The unassuming computer that everyone is using today has undergone great changes over the last 10 years or so. In the 1980s, the personal computer was mainly used independently, in other words, as a stand alone machine. However, today connecting personal computers to networks is the norm. In the 1980s, personal computer communications was something that curious people did, but today no matter what the kind of personal computer, it is connected to the Internet. Connecting personal computers in a company via a local area network (LAN) has become natural, and there are more than a few people who have installed a LAN at home. Up until the last five or six years, even among persons concerned with computers there were not many who possessed Internet addresses, but today it has come about that everyone has a mailing address, including even people with no interest in computers.

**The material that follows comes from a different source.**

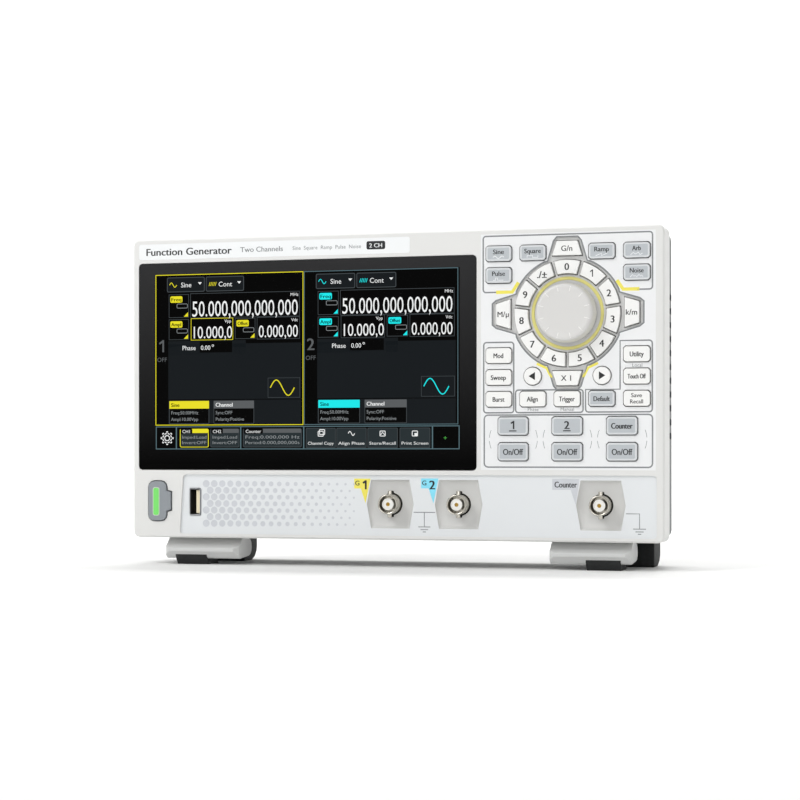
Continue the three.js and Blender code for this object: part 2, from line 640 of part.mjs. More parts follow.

However, computers themselves were developed with emphasis on independent operation. The microcomputer also was like that, and the personal computer too came into being under the assumption of independent operation. Microsoft's operating system was also very late with network support. It is well known that Novell grew by patching up that gap. Ethernet, which is a synonym for LAN, was commercialized in 1981, the same year the IBM PC, the ancestor of the personal computers now coming into wide use, was born. Because the IBM PC was launched into the market as a machine for processing individual, undefined jobs, there was nothing that could be done with the level of technology at the time, but when we consider it from the present, I think it would have been been better if it had been constructed with a network-oriented architecture from the beginning. The Xerox Star office workstation, which took network support into consideration, was launched into the market simultaneously with Ethernet, but for a variety of reasons, it did not become the ancestor of today's personal computers (that concept was taken over by Macintosh and Windows).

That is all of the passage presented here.